Rarely do we welcome a true debutant to the road-test pages of Autocar, and rarely do we test cars with genuine motorsport pedigree, but some days are simply better than others.
This car represents the first time Italian chassis manufacturer Dallara has fixed its name to a road-legal machine. As a project, it has been a long time coming, and as a prospect, it is nothing short of mouth-watering. At least it is for those aware of what the company has achieved since a young, ex-Lamborghini engineer set up shop in the Emilia-Romagnese town of Varano de’ Melegari in 1973.
Gian Paolo Dallara studied aeronautical engineering at Milan Polytechnic and in 1959 was hired by Ferrari to work for the Scuderia. A sojourn at Maserati preceded a move to Sant’Agata Bolognese, where the then-27-year-old Dallara led the team behind the Lamborghini Miura.

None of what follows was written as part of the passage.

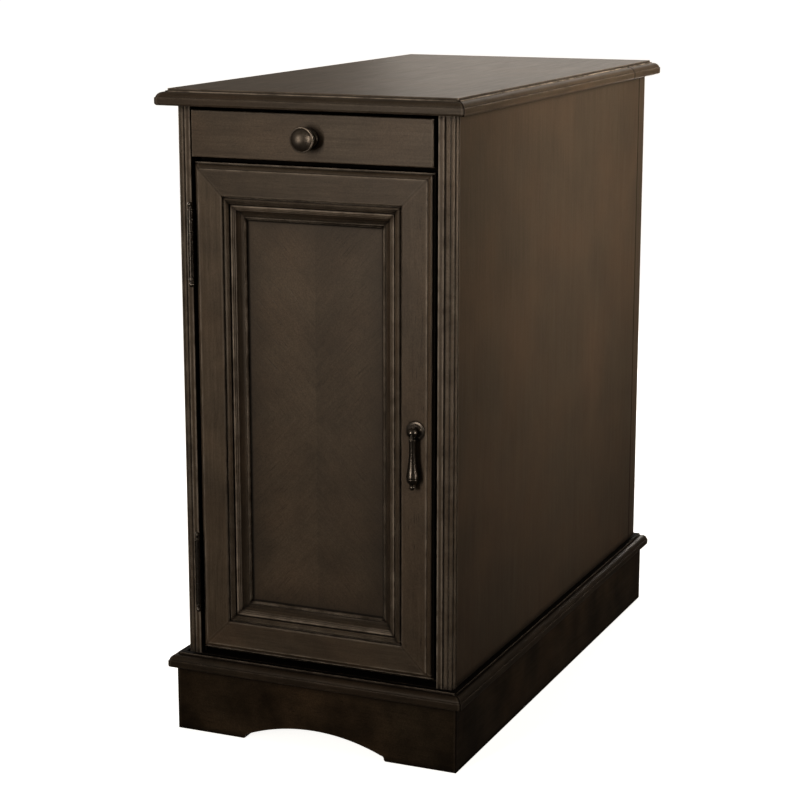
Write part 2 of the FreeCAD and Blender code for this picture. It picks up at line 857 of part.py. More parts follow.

In the decades since, Dallara Automobili da Competizione has established itself as one of the world’s leading motorsport chassis constructors, even though many don’t recognise the name. But if you have watched IndyCar or the Formula 3 racing that has propelled so many hotshots to the highest single-seater heights, you’ve seen Dallara’s work in action, because its chassis dominate each of those grids.
Equally, if you’ve ever lusted after the Maserati MC12, the Alfa Romeo 8C or 4C, KTM’s radical X-Bow, the Bugatti Veyron or its Chiron successor, then you’ve lusted after Dallara know-how, because the company’s expertise in carbonfibre and aerodynamics has benefited them all, along with too many other notable road cars to list here.